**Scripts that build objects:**
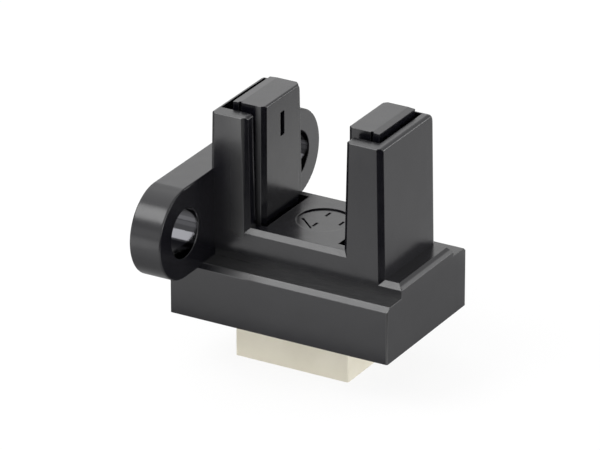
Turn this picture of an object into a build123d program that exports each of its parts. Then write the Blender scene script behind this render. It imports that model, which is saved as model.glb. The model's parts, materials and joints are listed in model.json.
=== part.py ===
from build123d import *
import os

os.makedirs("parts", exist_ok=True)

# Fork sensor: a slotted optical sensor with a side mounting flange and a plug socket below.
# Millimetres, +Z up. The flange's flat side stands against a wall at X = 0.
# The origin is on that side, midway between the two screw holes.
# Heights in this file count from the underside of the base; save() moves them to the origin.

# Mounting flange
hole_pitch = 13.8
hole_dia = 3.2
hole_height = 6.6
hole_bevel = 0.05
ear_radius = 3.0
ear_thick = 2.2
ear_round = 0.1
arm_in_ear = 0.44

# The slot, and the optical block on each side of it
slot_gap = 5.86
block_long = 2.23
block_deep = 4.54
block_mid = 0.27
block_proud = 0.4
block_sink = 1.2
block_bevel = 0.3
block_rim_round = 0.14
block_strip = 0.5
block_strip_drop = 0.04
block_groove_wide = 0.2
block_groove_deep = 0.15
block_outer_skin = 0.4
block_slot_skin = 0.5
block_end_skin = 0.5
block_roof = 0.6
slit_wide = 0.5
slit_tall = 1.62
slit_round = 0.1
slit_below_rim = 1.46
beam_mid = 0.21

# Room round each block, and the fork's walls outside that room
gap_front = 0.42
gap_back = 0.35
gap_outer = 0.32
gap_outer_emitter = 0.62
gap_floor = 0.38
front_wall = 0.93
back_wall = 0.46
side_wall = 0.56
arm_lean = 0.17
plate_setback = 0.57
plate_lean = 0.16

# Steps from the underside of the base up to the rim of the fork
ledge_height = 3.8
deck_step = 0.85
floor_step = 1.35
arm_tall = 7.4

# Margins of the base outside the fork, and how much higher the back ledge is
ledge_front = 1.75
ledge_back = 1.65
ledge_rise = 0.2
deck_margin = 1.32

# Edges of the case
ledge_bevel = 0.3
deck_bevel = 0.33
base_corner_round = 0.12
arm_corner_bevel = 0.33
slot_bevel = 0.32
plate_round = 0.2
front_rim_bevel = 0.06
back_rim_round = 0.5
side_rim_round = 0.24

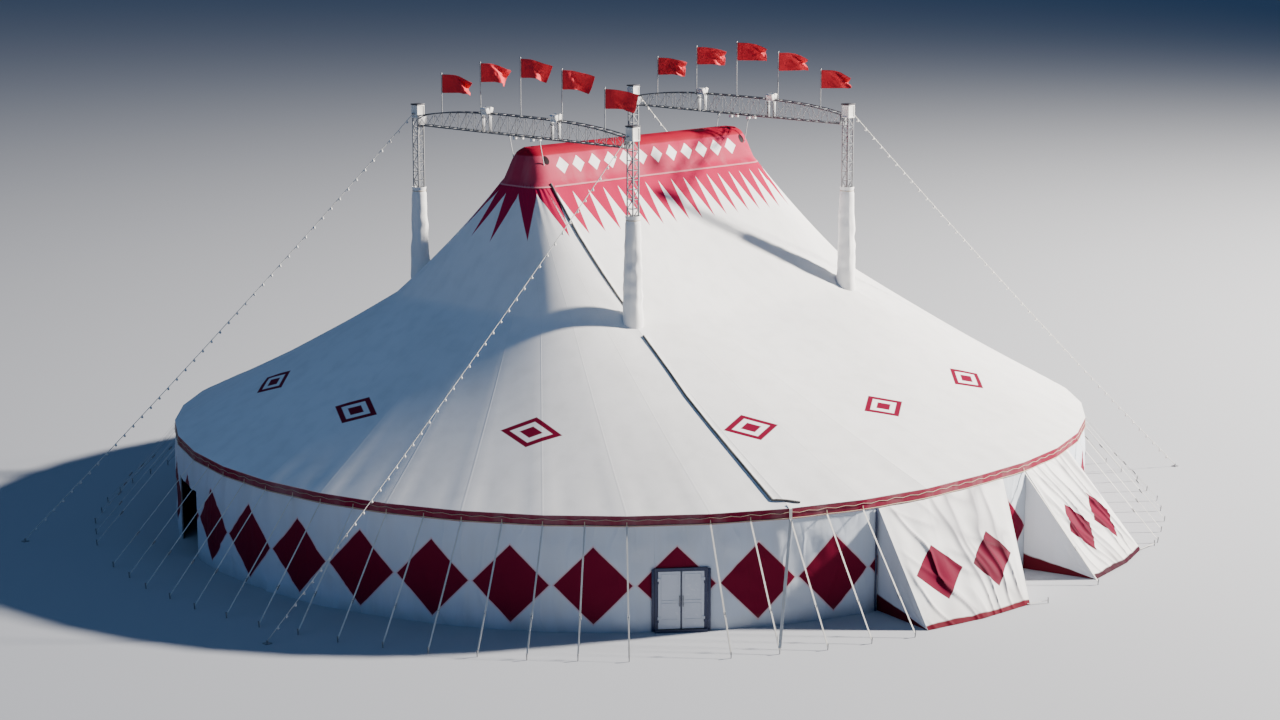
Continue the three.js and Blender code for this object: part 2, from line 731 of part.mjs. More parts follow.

**Written instruction:** Find the word "Blender" in the records and pull out each line that has it.

**Task result:**
Turn this picture of an object into a build123d program that exports each of its parts. Then write the Blender scene script behind this render. It imports that model, which is saved as model.glb. The model's parts, materials and joints are listed in model.json.
Continue the three.js and Blender code for this object: part 2, from line 731 of part.mjs. More parts follow.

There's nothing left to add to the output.